• [Exercise]: Print all the data, keeping every line exactly as it is.
[Start of Source records]
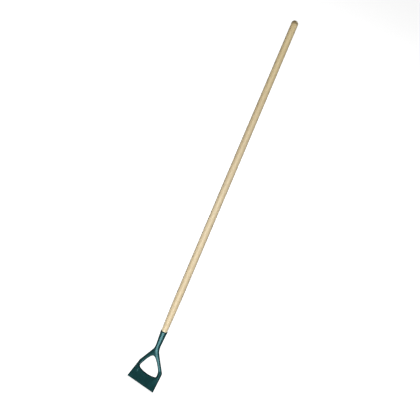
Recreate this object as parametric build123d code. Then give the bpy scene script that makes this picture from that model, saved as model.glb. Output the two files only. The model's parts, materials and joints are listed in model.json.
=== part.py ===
from build123d import *
import os
from math import cos, radians, sin

# Dutch hoe (push hoe) with a one-piece pressed steel head on a straight ash handle. Millimetres.
#
# Frame: +Z runs up the handle's axis, the blade is at the bottom, the seamless front of the head faces -Y
# and +X is to the right as seen from the front. The origin is on the handle's axis, in the middle of the
# cylindrical stretch that a hand or a tool clip holds.
#
# The pieces are drawn with z = 0 at the socket's rim and are moved to that origin at the end.
#
# The head's sheet is laid out flat in (x, v): x across, v up the sheet from the shoulder bend, so that the
# fork is at v > 0 and the blade at v < 0. Each half is drawn on its own plane, tilted about the bend.

# ---- Handle, heights above the socket's rim ----
SHAFT_RADIUS = 14.3            # 1 1/8 in ash, the cylindrical stretch
SHAFT_START = 170.0            # lower end of the cylindrical stretch
SHAFT_END = 780.0              # upper end of the cylindrical stretch
HANDLE_TOP = 1313.0            # crown of the domed end
TOP_RADIUS = 12.9              # of the domed end
ENTRY_RADIUS = 11.5            # bare wood just above the rim
ENTRY_CHAMFER = 3.0            # height of the chamfer that leads into the socket
TENON_DEPTH = 59.0             # wood inside the socket
TENON_CHAMFER = 1.2

# ---- Socket ----
RIM_RADIUS = 13.0              # outside, before the rim's small flare
NECK_RADIUS = 8.3              # outside, where the socket opens into the fork
SOCKET_LENGTH = 71.0
SOCKET_WALL = 2.0
RIM_FLARE = 0.8                # extra radius at the very rim
RIM_FLARE_HEIGHT = 3.0
SEAM_WIDTH = 1.2               # butted seam down the back of the socket
BACK_OPENING_TOP = 44.0        # below the rim, a slanting cut opens the back of the socket into the fork
BACK_OPENING_REACH = 15.0      # how far behind the axis that cut starts
BACK_OPENING_NECK = 3.7        # how far behind the neck it passes
BACK_OPENING_END = 18.0        # how far down the fork it meets the sheet's back
NOSE_LENGTH = 22.0             # how far the socket's round front runs on down the fork
NOSE_TAPER = 1.2               # radius lost over that length

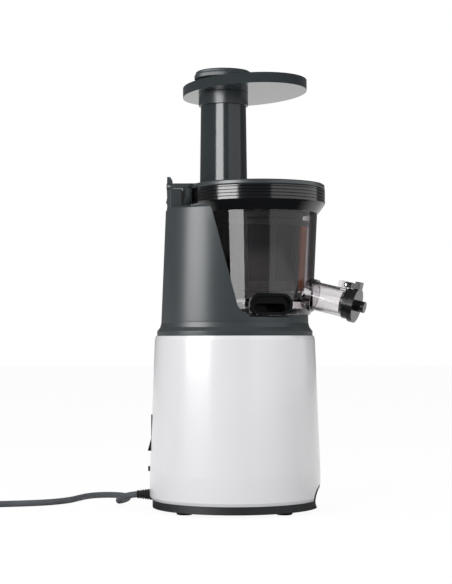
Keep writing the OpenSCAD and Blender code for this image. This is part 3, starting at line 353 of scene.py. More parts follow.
[End of Source records]
• [Solution to the exercise]:
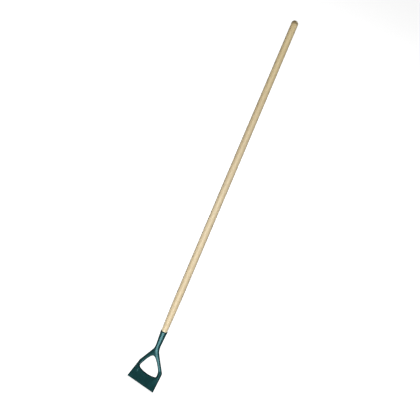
Recreate this object as parametric build123d code. Then give the bpy scene script that makes this picture from that model, saved as model.glb. Output the two files only. The model's parts, materials and joints are listed in model.json.
=== part.py ===
from build123d import *
import os
from math import cos, radians, sin

# Dutch hoe (push hoe) with a one-piece pressed steel head on a straight ash handle. Millimetres.
#
# Frame: +Z runs up the handle's axis, the blade is at the bottom, the seamless front of the head faces -Y
# and +X is to the right as seen from the front. The origin is on the handle's axis, in the middle of the
# cylindrical stretch that a hand or a tool clip holds.
#
# The pieces are drawn with z = 0 at the socket's rim and are moved to that origin at the end.
#
# The head's sheet is laid out flat in (x, v): x across, v up the sheet from the shoulder bend, so that the
# fork is at v > 0 and the blade at v < 0. Each half is drawn on its own plane, tilted about the bend.

# ---- Handle, heights above the socket's rim ----
SHAFT_RADIUS = 14.3            # 1 1/8 in ash, the cylindrical stretch
SHAFT_START = 170.0            # lower end of the cylindrical stretch
SHAFT_END = 780.0              # upper end of the cylindrical stretch
HANDLE_TOP = 1313.0            # crown of the domed end
TOP_RADIUS = 12.9              # of the domed end
ENTRY_RADIUS = 11.5            # bare wood just above the rim
ENTRY_CHAMFER = 3.0            # height of the chamfer that leads into the socket
TENON_DEPTH = 59.0             # wood inside the socket
TENON_CHAMFER = 1.2

# ---- Socket ----
RIM_RADIUS = 13.0              # outside, before the rim's small flare
NECK_RADIUS = 8.3              # outside, where the socket opens into the fork
SOCKET_LENGTH = 71.0
SOCKET_WALL = 2.0
RIM_FLARE = 0.8                # extra radius at the very rim
RIM_FLARE_HEIGHT = 3.0
SEAM_WIDTH = 1.2               # butted seam down the back of the socket
BACK_OPENING_TOP = 44.0        # below the rim, a slanting cut opens the back of the socket into the fork
BACK_OPENING_REACH = 15.0      # how far behind the axis that cut starts
BACK_OPENING_NECK = 3.7        # how far behind the neck it passes
BACK_OPENING_END = 18.0        # how far down the fork it meets the sheet's back
NOSE_LENGTH = 22.0             # how far the socket's round front runs on down the fork
NOSE_TAPER = 1.2               # radius lost over that length

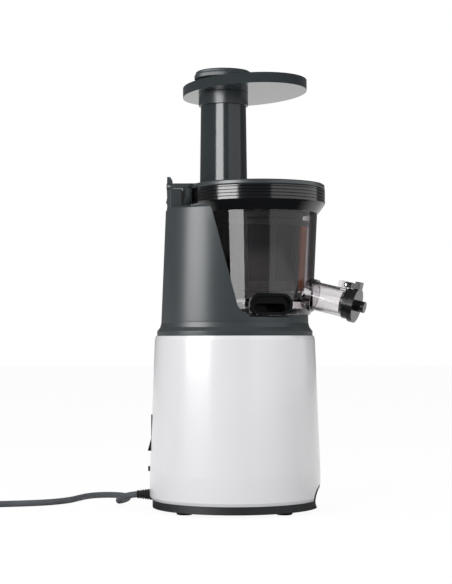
Keep writing the OpenSCAD and Blender code for this image. This is part 3, starting at line 353 of scene.py. More parts follow.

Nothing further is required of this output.